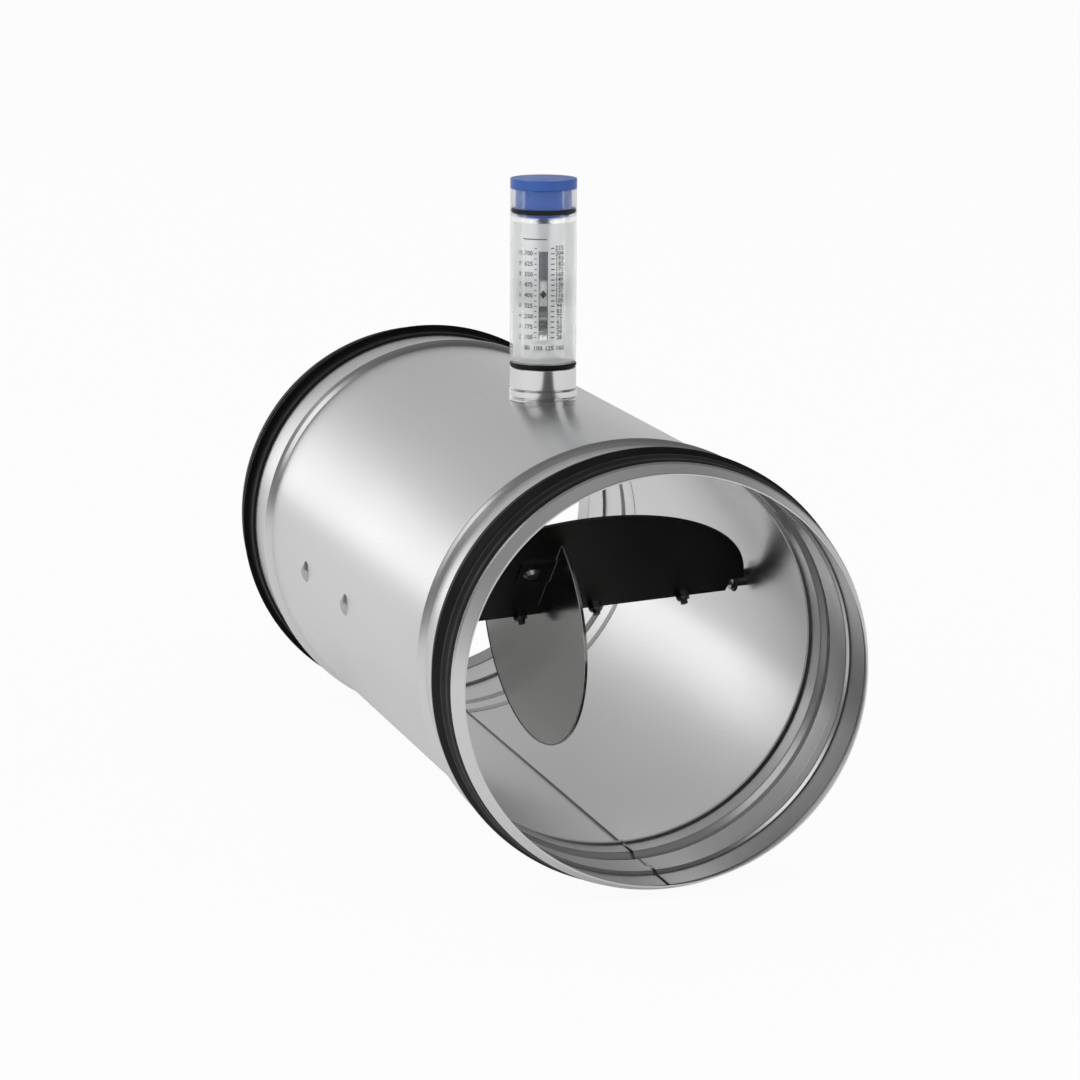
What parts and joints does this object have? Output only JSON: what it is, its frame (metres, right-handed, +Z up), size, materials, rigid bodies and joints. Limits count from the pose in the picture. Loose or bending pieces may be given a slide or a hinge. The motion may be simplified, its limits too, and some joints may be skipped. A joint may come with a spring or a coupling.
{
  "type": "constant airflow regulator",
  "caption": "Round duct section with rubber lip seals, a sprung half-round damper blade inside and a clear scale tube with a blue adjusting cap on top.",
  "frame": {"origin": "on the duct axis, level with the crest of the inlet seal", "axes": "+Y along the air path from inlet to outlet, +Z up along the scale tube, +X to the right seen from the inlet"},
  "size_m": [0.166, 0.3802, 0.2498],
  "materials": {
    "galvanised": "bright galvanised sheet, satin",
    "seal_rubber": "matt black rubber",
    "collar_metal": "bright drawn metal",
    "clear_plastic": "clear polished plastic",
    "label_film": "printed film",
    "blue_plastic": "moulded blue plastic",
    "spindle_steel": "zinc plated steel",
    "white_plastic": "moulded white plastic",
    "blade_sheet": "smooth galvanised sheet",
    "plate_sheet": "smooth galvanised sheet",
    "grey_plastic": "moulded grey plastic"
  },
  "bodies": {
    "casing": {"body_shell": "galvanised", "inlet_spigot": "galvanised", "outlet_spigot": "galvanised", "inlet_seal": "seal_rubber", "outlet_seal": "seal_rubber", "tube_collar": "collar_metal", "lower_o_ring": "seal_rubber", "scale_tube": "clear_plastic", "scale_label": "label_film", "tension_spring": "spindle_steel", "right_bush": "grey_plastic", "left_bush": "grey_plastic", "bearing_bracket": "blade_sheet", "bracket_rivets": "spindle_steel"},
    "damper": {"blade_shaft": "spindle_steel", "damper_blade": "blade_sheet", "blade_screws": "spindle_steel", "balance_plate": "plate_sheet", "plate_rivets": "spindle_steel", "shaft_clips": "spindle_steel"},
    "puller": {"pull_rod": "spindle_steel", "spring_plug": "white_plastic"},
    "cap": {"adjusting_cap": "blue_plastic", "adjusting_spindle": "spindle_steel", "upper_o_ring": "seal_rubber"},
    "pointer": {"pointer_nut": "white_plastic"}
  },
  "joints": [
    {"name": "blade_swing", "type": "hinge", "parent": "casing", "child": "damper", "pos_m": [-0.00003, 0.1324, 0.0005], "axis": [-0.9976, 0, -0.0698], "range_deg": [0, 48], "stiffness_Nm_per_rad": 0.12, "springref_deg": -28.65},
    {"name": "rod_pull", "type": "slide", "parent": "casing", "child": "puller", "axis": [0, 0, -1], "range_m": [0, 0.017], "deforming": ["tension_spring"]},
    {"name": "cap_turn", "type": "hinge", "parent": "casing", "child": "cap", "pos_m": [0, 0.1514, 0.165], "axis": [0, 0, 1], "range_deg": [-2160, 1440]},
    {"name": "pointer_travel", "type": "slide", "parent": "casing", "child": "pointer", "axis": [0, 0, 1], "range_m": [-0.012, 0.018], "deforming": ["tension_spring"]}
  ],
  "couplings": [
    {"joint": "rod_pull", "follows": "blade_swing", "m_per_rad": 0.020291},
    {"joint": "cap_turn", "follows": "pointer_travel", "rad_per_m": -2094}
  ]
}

* _DIRECTIONS FOR THIS TASK_
Extract all of the data shown above without alteration.

* _CORRECT RESULT_
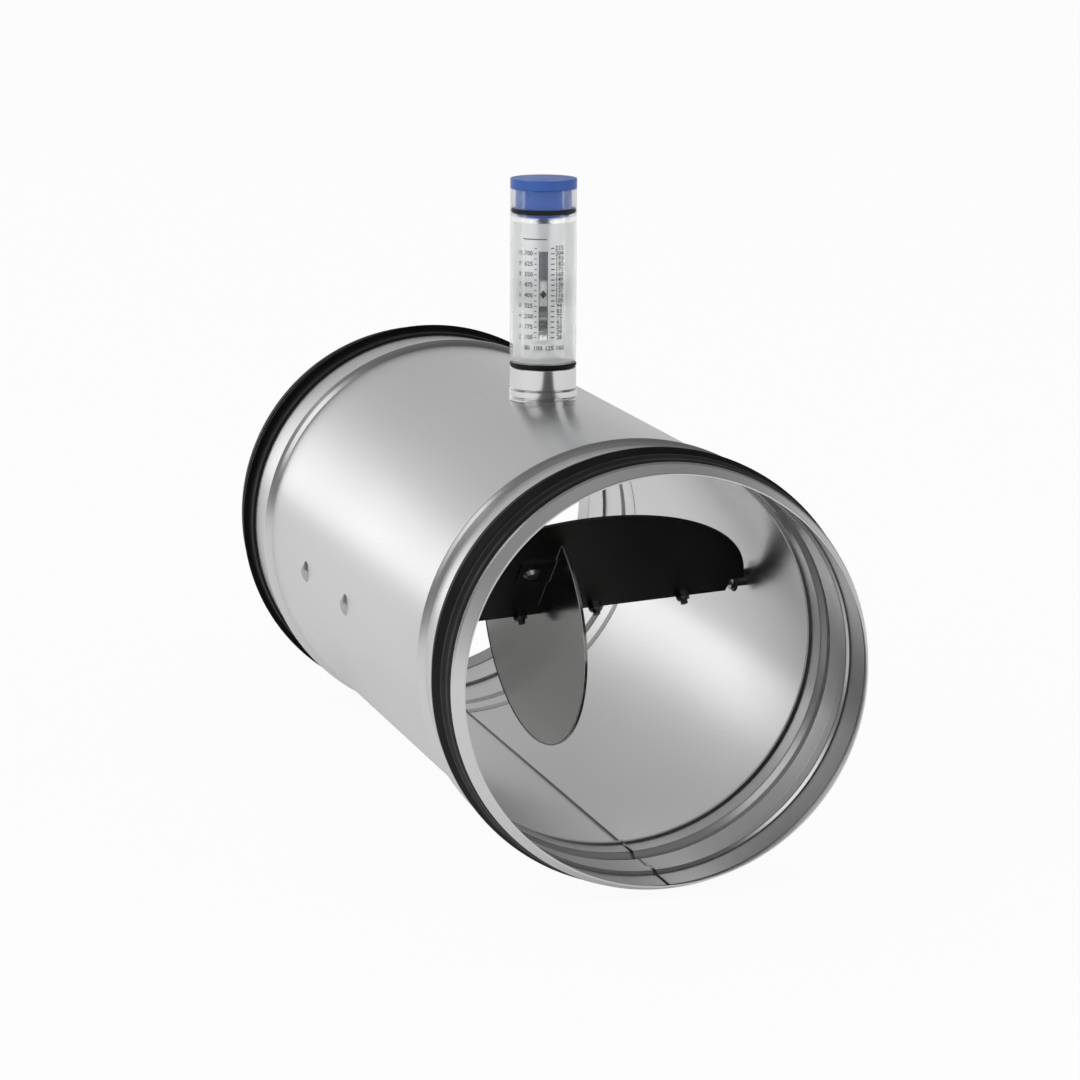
What parts and joints does this object have? Output only JSON: what it is, its frame (metres, right-handed, +Z up), size, materials, rigid bodies and joints. Limits count from the pose in the picture. Loose or bending pieces may be given a slide or a hinge. The motion may be simplified, its limits too, and some joints may be skipped. A joint may come with a spring or a coupling.
{
  "type": "constant airflow regulator",
  "caption": "Round duct section with rubber lip seals, a sprung half-round damper blade inside and a clear scale tube with a blue adjusting cap on top.",
  "frame": {"origin": "on the duct axis, level with the crest of the inlet seal", "axes": "+Y along the air path from inlet to outlet, +Z up along the scale tube, +X to the right seen from the inlet"},
  "size_m": [0.166, 0.3802, 0.2498],
  "materials": {
    "galvanised": "bright galvanised sheet, satin",
    "seal_rubber": "matt black rubber",
    "collar_metal": "bright drawn metal",
    "clear_plastic": "clear polished plastic",
    "label_film": "printed film",
    "blue_plastic": "moulded blue plastic",
    "spindle_steel": "zinc plated steel",
    "white_plastic": "moulded white plastic",
    "blade_sheet": "smooth galvanised sheet",
    "plate_sheet": "smooth galvanised sheet",
    "grey_plastic": "moulded grey plastic"
  },
  "bodies": {
    "casing": {"body_shell": "galvanised", "inlet_spigot": "galvanised", "outlet_spigot": "galvanised", "inlet_seal": "seal_rubber", "outlet_seal": "seal_rubber", "tube_collar": "collar_metal", "lower_o_ring": "seal_rubber", "scale_tube": "clear_plastic", "scale_label": "label_film", "tension_spring": "spindle_steel", "right_bush": "grey_plastic", "left_bush": "grey_plastic", "bearing_bracket": "blade_sheet", "bracket_rivets": "spindle_steel"},
    "damper": {"blade_shaft": "spindle_steel", "damper_blade": "blade_sheet", "blade_screws": "spindle_steel", "balance_plate": "plate_sheet", "plate_rivets": "spindle_steel", "shaft_clips": "spindle_steel"},
    "puller": {"pull_rod": "spindle_steel", "spring_plug": "white_plastic"},
    "cap": {"adjusting_cap": "blue_plastic", "adjusting_spindle": "spindle_steel", "upper_o_ring": "seal_rubber"},
    "pointer": {"pointer_nut": "white_plastic"}
  },
  "joints": [
    {"name": "blade_swing", "type": "hinge", "parent": "casing", "child": "damper", "pos_m": [-0.00003, 0.1324, 0.0005], "axis": [-0.9976, 0, -0.0698], "range_deg": [0, 48], "stiffness_Nm_per_rad": 0.12, "springref_deg": -28.65},
    {"name": "rod_pull", "type": "slide", "parent": "casing", "child": "puller", "axis": [0, 0, -1], "range_m": [0, 0.017], "deforming": ["tension_spring"]},
    {"name": "cap_turn", "type": "hinge", "parent": "casing", "child": "cap", "pos_m": [0, 0.1514, 0.165], "axis": [0, 0, 1], "range_deg": [-2160, 1440]},
    {"name": "pointer_travel", "type": "slide", "parent": "casing", "child": "pointer", "axis": [0, 0, 1], "range_m": [-0.012, 0.018], "deforming": ["tension_spring"]}
  ],
  "couplings": [
    {"joint": "rod_pull", "follows": "blade_swing", "m_per_rad": 0.020291},
    {"joint": "cap_turn", "follows": "pointer_travel", "rad_per_m": -2094}
  ]
}